Surprising events are central factors in games because they are not intuitively a rational consequence of what came before. The player has to reevaluate their preconceptions and determine whether they have missed something (Kintsch, 1980), thereby forcing a retrieval and update of a current mental model (Zwaan, Langston & Graesser, 1995). A surprising event, therefore, stimulates the integration process in learning from multimedia (Van Der Spek, 2011), something that can be seen as both vital and desirable for language learning.
How can Serious Games augment learning in Second Life with a particular focus on English for Specific Purposes?
A Serious Game’s real strength is through its fundamental ability to produce learning that is tied to emotional involvement and investment with the situation, thus increasing engagement with the materials (Witmer & Singer, 1998).
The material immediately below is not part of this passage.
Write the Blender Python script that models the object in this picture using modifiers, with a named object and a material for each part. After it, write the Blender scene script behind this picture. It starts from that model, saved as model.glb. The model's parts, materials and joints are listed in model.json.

This has the potential to increase transfer of knowledge from the environment to the real world and make the learning more memorable (Grenfell & Harris, 1999).
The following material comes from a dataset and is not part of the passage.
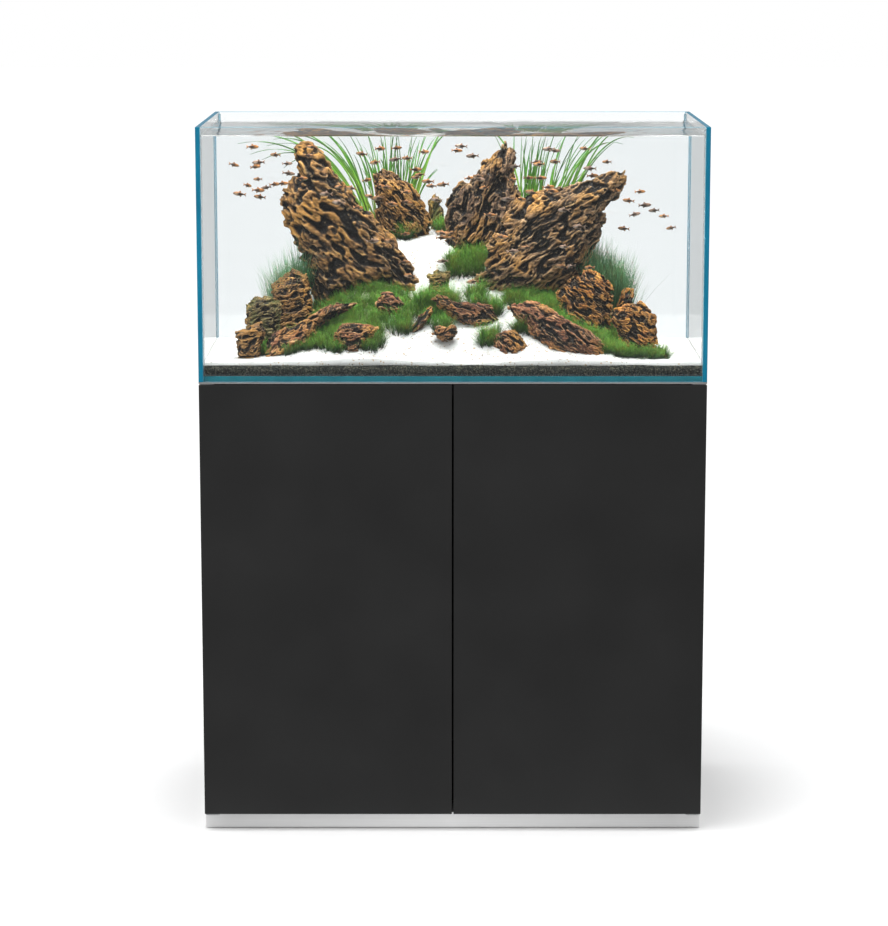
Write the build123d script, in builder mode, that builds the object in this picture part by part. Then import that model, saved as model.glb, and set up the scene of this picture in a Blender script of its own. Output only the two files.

The various communication channels are a key aspect of Second Life. They enhanced learning, helped develop a sense of immersion, and provided multimodalities for instruction (E.g. Hampel, 2006). In addition to this, the artifacts available in Second Life are a way that it supports the implementation. Second Life Marketplace, has an extensive array of artifacts that can be used for teaching purposes. To create a virtual oil rig requires intense skill, and a large budget. Having a strong company like Language Lab operating in Second Life will help with implementation by pitching to oil and gas workers and securing contracts that are normally beyond the skill set and desires of many language teachers. This means that someone with sound Second Life skills is needed as an instructor.
Although it is not a perfect environment, the immersive nature of the Virtual World of Second Life still allows for a successful Serious Game – especially when it is integrated into a blended learning course as opposed to a course taught entirely through Serious Games.